We all know that that ain’t gonna happen.
It won’t happen because LOTO and spareLOTO don’t make the rules and the Corbynistas own the party structures at Millbank and in almost every CLP. Once the Starmer/Nandy joiners meet Doh!mentum, they won’t stick around to argue at meetings and they won’t show up to vote at conference.
Most of the PLP with recordable IQs gave it a swerve last year so, why would the optimistic newbies pay for a weekend of abuse they aren’t obligated to take? A Starmer/Nandy at the top will fear the mob too much to show them the exit all at once. The mob knows this. It’s mob rules.
The Conservatives won’t exactly be quaking in their brogues at the thought of a LibLab deal. Johnson’s largesse to the Great Wall of Victory seats is just an IOU until the next GE. It’s a mortgage note for plastic hotels, bridges, train lines and whatever else spews forth from his indentured ministers.
Civil service be damned. Pass Gove. Collect 200 constituencies. The Tories don’t need the liberal urbanistas to keep their coalition of the credulous. He knows that everyone, except Diane Abbott, can count.
Davey seems to be offering his Remain-erati as collateral for Labour’s loan to the ‘towns’. Labour has decided that, until the twelfth of never or the end of the leadership election- whichever comes first, it will simply pretend that its voter base is to be resurrected in the discontented communities that voted Leave.
It will pass its urban, middle class and student voters on the street and pretend not to know them. It is all coming rather too close to entrenched wisdom no matter how often they are reminded that they lost votes to other parties too.
Liberal Democrats do fleece but borrowed flat caps will lie uneasy on the head. It is almost unimaginable that the LibDem rank and file will play along. Yes, LibDems win more seats when Labour is ascendent. Certainly, LibDems suffered from Corbyn being the Boogie Man that had voters running terrified past them to the arms of Boris.
The centrist revival won’t happen unless Labour brings down the curtain on its shitshow. But…..big, BIG but…..there’s a huge difference between socialists and liberals. The philosophical distinctions are more insurmountable to Labour. It’s a party of mannicean true believers. LibDems are the pinata they can’t stop bashing for fear of another break away attempt. They have every reason to keep the show going to scare their own MPs into staying after nothing really changes.
You can tell that the Labour leadership election is reaching peak desperation when one of their journo-stans supports common cause with the LibDems. Polly Toynbee’s opinions haven’t been consistent on many issues in the recent past. It’s kind of impressive to like or loathe Marmite depending on the prevailing wind, but I’m sure Ms Toynbee could do it. Now she is arguing for electoral reform under sensible leadership to benefit both parties.

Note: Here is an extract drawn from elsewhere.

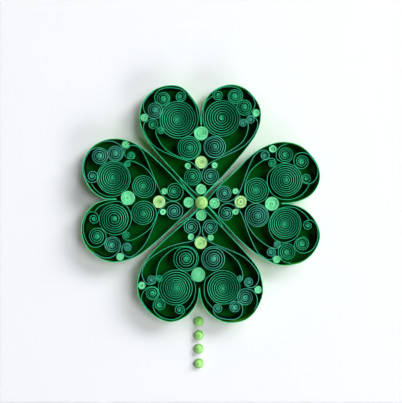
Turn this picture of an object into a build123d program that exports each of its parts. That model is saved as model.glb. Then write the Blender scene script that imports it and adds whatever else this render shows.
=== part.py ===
from build123d import *
import os
from cmath import phase, rect
from math import pi

# Quilled paper clover on a square card, lying flat. +Z is up, and +Y points along the top leaf.
# The origin is the middle of the card's back. All sizes are in millimetres.

# Card and paper
card_side = 250.0
card_thickness = 1.5
base_thickness = 0.3
strip_width = 10.0
strip_thickness = 0.3

# Clearances: between neighbours, inside the fold at the cleft, and under the overlap at the tip
touch_gap = 0.3
fold_gap = 0.15
fold_mouth = 1.2
overlap_gap = 0.12

# Place of the clover's middle on the card
clover_x = 0.2
clover_y = -0.7

# Each leaf's wall is one strip, whose last stretch lies outside its first one as a splayed tab
tip_distance = 2.0
wall_start = 1.4
tab_length = 18.5
tab_splay = 1.0

# Pegs are tightly rolled strips
cleft_peg_radius = 4.3
yellow_peg_radius = 3.8
tip_peg_radius = 3.25
small_peg_radius = 1.9
outer_peg_radius = 2.3
large_peg_facets = 12
small_peg_facets = 8

# The middle and the stem are rolled strips pushed up into domes
centre_dome_radius = 4.0
centre_dome_height = 3.4
stem_coil_radius = 3.0
stem_coil_height = 3.2
dome_rim_height = 1.0
dome_shoulder_radius_share = 0.74
dome_shoulder_rise_share = 0.6
dome_eye_radius = 0.7
dome_facets = 10
stem_x = -1.4
stem_distances = [73.7, 82.2, 90.7, 99.7]

# Coils: turns of strip from the rim to the core, the core's radius, and flat facets in a turn. The
# loops are the three smallest.
coil_turns = {
    "big_coil": 2.7, "middle_coil": 1.8, "tip_coil": 1.2, "crest_coil": 1.1, "side_coil": 1.2,
    "crest_loop": 0.5, "rim_loop": 0.5, "tiny_coil": 0.5,
}
coil_core_radii = {
    "big_coil": 3.0, "middle_coil": 2.4, "tip_coil": 2.0, "crest_coil": 1.5, "side_coil": 2.0,
    "crest_loop": 1.2, "rim_loop": 1.1, "tiny_coil": 0.8,
}
loops = ["crest_loop", "rim_loop", "tiny_coil"]
big_coil_facets = 9
small_coil_facets = 7
loop_facets = 6
settling_turn = 0.5
core_seam = 0.06
core_opening_facets = 1.5

# How finely the free stretches are bent, and how far a bend may cut its corner
spline_steps = 8
clearing_rounds = 3
route_sag = 0.28
sharpest_widening = 5.0
wall_sag = 0.42
base_sag = 0.8

# The five strips of a half leaf: the coil at the start, the free stretch, and the coil at the end
strips = {
    "big_coil": (None, "tail", "big_coil"),
    "crest_scroll": ("crest_coil", "crest", "crest_loop"),
    "side_coil": (None, "side", "side_coil"),
    "long_scroll": ("rim_loop", "long", "tip_coil"),
    "inner_scroll": ("tiny_coil", "inner", "middle_coil"),
}

# Places in a leaf are (outwards from the clover's middle, sideways). In the leaf's own line,
# sideways counts clockwise, and in a half it counts towards that half. A coil has its radius too.
leaves = {
    "top": dict(
        direction=1j, fold=(47.4, -0.1),
        cleft_peg=(42.2, -0.1), yellow_peg=(24.6, -0.1), tip_peg=(8.0, 0.1),
    ),
    "left": dict(
        direction=-1, fold=(52.1, 2.1),
        cleft_peg=(44.7, 2.9), yellow_peg=(25.7, 0.6), tip_peg=(7.7, 0.1),
    ),
    "right": dict(
        direction=1, fold=(49.0, 0.5),
        cleft_peg=(42.9, 0.6), yellow_peg=(23.9, -0.4), tip_peg=(8.1, 0.4),
    ),
    "bottom": dict(
        direction=-1j, fold=(52.4, 1.2),
        cleft_peg=(43.9, 1.8), yellow_peg=(24.4, 0.3), tip_peg=(7.7, 0.0),
    ),
}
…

The coup de grace for the idea of any type of agreement has come with the support of Tony Blair. No idea, however sane or sensible, will survive if it has the imprimatur of Labour’s least popular leader. If Blair wants to be really clever, he can do a broadcast round promoting Corbyn as a modern day saviour to be venerated. That’ll finish Jez pretty sharpish.
At some point, MPs across the parties who have some values in common – civility, economic pragmatism, a regard for facts and evidentiary policy – will make common cause. None of this will happen until those MPs accept reality and stop arguing over petty differences.
Proportional Representation is an idea that requires the skills we learn in reception. You need to share. You need to take turns. You need to work nicely with others.
The Conservatives rewrote the rules of the game while Labour was squabbling. The Liberal Democrats and the few brave souls who dare to suggest that progressive politics deserves a roll of the dice will have to be a lot cannier if the idea is to catch on. So far, the Conservatives have had the winning strategy. Now, the centre needs to try its luck.